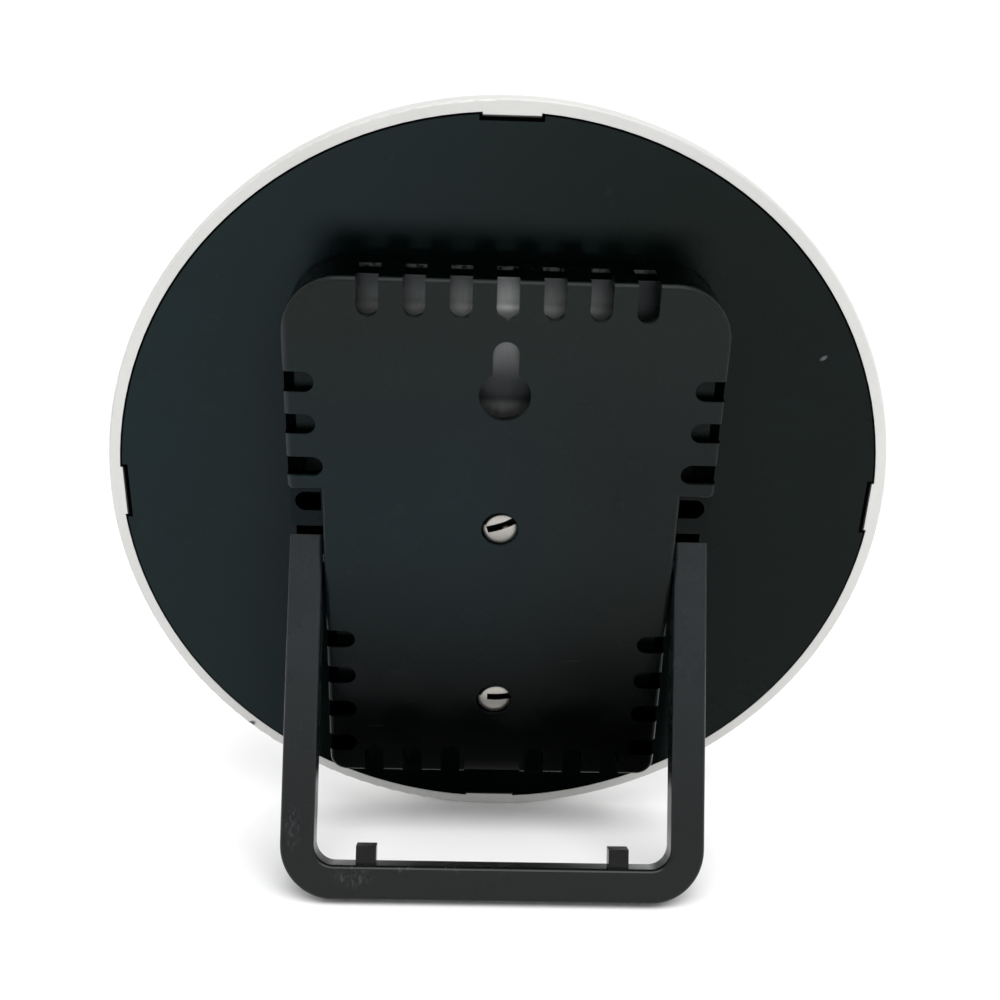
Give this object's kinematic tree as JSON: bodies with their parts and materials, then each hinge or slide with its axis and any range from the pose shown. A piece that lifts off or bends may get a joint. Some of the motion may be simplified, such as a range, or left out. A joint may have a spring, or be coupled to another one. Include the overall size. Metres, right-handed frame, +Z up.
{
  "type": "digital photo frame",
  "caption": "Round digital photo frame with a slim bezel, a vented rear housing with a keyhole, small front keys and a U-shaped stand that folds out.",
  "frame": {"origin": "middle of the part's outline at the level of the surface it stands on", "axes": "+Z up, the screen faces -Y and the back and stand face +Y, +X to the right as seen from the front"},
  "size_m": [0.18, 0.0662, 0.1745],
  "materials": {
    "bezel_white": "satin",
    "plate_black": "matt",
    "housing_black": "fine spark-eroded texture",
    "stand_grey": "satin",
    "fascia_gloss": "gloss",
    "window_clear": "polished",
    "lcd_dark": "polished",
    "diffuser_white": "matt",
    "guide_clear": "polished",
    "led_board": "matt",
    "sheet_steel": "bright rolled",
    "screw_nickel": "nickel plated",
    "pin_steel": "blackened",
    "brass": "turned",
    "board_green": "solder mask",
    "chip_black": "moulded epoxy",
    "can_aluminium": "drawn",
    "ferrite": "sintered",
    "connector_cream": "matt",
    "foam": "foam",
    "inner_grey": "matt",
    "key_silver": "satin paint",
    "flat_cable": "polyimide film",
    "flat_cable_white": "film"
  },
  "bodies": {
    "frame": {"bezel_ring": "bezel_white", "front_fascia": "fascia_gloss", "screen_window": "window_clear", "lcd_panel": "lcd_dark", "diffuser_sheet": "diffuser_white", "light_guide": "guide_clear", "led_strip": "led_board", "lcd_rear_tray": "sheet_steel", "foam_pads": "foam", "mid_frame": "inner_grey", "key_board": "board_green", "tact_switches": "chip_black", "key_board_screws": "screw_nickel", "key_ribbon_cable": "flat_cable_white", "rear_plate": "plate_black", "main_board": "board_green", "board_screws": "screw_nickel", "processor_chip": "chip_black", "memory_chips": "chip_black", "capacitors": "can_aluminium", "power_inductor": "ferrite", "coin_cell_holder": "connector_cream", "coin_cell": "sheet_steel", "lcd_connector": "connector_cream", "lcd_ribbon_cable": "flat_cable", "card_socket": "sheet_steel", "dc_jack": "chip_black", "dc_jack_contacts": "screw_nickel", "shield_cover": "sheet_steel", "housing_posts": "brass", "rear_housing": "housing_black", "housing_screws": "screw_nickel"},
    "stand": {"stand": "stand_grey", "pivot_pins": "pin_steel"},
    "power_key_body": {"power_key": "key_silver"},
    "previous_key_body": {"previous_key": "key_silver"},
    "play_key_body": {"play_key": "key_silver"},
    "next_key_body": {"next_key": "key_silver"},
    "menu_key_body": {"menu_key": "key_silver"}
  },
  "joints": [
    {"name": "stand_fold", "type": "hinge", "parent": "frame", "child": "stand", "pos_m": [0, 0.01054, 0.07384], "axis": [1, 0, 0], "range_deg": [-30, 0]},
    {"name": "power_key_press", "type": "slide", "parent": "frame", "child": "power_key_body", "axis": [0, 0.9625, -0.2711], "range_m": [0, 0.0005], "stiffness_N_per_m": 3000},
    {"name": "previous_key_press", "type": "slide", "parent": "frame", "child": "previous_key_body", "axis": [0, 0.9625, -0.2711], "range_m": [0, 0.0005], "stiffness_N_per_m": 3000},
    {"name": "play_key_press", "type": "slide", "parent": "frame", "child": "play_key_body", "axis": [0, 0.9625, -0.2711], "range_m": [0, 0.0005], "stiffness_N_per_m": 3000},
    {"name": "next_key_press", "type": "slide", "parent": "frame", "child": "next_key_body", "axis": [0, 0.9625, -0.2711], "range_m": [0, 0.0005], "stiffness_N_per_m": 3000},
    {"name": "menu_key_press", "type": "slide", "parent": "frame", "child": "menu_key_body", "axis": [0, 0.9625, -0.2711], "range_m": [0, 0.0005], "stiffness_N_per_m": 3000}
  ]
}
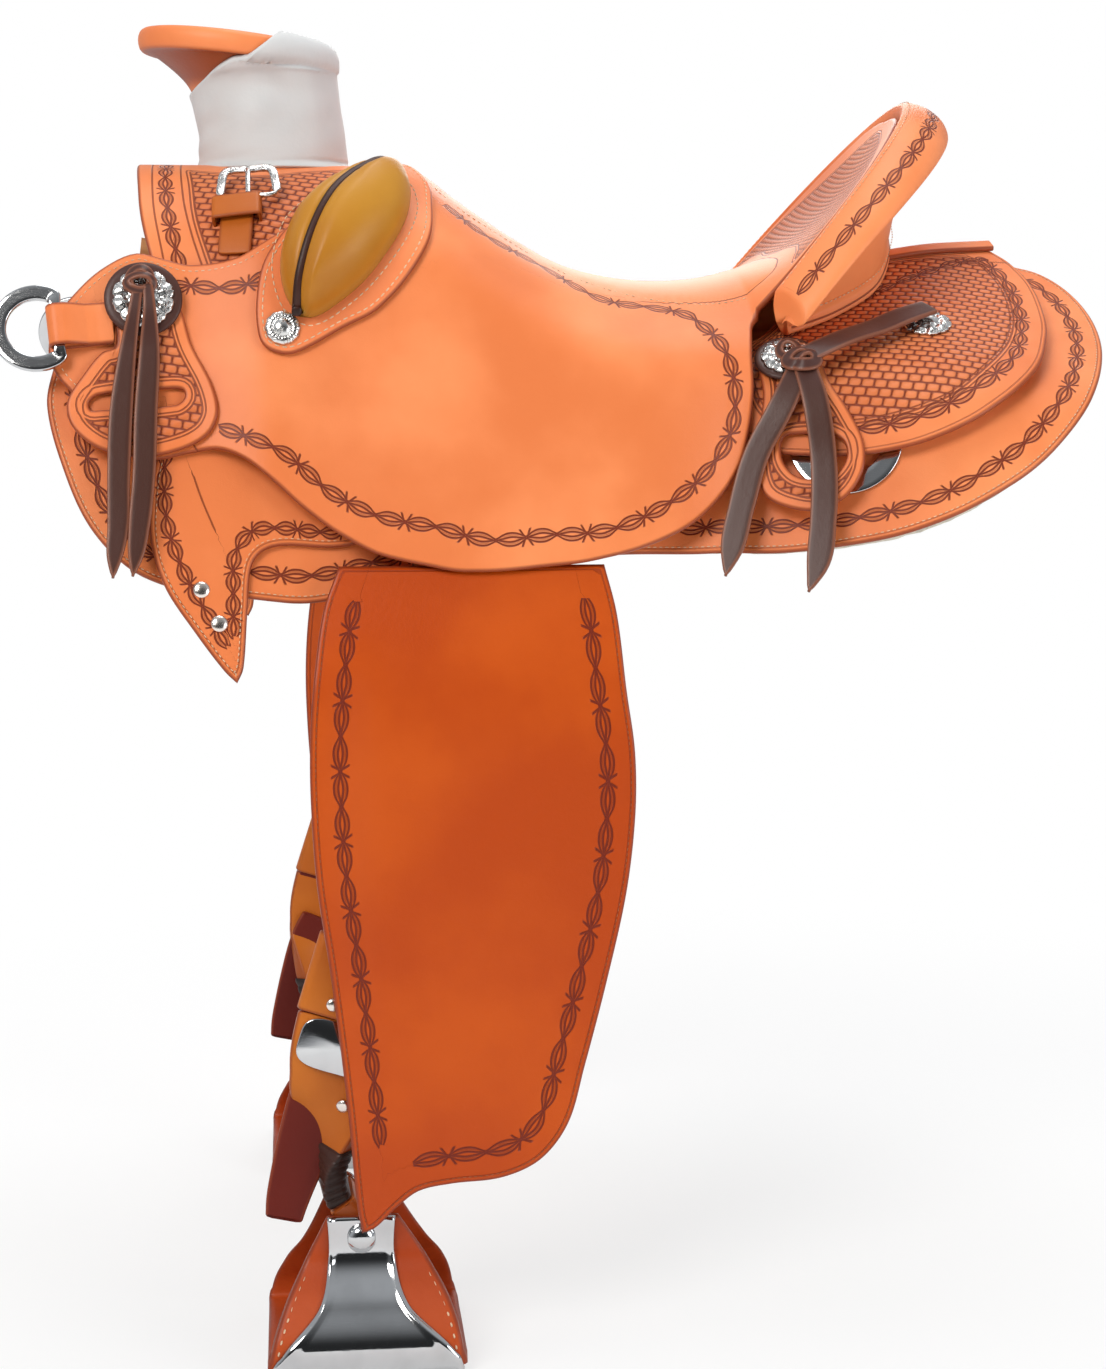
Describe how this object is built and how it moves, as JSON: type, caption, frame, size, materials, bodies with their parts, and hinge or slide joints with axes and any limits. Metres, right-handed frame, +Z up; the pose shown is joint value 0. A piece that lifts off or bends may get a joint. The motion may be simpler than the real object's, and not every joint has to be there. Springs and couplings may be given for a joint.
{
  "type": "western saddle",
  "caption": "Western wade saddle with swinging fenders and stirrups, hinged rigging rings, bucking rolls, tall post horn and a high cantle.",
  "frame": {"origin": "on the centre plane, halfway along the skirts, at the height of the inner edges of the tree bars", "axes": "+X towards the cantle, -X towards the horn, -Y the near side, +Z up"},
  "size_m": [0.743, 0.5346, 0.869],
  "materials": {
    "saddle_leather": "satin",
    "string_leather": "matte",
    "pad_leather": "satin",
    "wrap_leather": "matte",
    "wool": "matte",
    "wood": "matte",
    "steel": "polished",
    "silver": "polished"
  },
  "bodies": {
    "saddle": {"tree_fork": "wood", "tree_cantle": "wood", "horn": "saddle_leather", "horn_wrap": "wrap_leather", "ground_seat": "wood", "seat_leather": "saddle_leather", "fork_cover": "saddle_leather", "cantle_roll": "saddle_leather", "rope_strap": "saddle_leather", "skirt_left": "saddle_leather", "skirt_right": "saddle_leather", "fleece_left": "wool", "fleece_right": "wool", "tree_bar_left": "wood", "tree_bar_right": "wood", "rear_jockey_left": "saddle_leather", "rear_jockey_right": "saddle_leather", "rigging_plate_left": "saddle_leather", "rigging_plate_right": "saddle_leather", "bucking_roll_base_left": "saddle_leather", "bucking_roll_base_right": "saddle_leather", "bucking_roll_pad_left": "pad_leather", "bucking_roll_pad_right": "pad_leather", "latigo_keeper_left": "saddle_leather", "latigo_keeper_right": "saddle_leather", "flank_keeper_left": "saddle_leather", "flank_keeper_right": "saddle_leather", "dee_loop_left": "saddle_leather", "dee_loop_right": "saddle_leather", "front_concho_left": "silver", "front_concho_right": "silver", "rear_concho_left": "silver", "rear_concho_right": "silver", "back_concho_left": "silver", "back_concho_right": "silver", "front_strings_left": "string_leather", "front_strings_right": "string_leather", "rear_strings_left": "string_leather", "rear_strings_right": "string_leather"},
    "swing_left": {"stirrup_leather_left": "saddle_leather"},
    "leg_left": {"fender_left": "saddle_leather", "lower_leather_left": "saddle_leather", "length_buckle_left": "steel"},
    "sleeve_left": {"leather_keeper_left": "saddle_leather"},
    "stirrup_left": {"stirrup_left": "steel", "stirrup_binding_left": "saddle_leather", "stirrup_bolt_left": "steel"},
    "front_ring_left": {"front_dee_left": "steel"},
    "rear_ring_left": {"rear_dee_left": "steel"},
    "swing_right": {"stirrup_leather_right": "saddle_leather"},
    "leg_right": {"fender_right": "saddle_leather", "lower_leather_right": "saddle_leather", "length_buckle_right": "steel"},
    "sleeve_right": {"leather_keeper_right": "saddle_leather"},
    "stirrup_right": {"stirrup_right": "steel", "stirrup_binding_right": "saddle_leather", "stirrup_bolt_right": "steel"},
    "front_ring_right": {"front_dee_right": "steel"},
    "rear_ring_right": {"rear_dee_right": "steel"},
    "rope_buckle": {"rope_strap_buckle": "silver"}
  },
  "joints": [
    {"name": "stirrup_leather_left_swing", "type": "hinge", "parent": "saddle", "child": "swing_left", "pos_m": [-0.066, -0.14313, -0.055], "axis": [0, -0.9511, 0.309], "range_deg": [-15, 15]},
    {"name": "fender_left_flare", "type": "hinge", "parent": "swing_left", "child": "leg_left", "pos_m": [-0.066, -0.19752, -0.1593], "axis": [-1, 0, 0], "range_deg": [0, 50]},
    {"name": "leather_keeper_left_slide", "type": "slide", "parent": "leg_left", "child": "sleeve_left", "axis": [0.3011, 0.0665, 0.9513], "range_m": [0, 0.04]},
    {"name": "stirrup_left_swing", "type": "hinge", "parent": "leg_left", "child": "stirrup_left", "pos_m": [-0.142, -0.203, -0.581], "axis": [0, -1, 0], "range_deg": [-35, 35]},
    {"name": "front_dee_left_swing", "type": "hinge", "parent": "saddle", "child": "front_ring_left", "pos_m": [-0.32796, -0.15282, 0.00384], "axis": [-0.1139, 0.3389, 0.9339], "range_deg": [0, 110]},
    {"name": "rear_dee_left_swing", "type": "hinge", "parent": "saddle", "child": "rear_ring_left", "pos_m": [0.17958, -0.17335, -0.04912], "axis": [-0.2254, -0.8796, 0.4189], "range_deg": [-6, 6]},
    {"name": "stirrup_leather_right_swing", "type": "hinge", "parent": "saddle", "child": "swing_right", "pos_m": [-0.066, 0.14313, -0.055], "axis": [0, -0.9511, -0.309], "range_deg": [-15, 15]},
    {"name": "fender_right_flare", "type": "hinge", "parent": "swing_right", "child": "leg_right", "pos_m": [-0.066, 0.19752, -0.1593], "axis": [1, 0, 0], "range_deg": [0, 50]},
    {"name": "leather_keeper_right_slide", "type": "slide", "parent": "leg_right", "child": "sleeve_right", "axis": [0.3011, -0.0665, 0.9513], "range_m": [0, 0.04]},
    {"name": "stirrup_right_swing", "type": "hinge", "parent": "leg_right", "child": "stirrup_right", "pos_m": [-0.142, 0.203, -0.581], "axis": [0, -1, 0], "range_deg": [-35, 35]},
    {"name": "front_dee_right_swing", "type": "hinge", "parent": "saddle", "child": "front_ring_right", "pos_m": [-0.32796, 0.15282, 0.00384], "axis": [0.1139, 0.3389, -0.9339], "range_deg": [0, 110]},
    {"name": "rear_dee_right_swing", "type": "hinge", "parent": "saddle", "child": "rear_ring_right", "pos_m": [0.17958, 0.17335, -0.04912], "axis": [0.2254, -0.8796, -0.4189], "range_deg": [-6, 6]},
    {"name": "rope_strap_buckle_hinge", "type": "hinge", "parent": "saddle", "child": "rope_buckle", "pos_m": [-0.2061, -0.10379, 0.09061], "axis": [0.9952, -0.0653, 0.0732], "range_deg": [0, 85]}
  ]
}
________________________
Of the lines in the entries, how many include the word "this"? State only the number.

2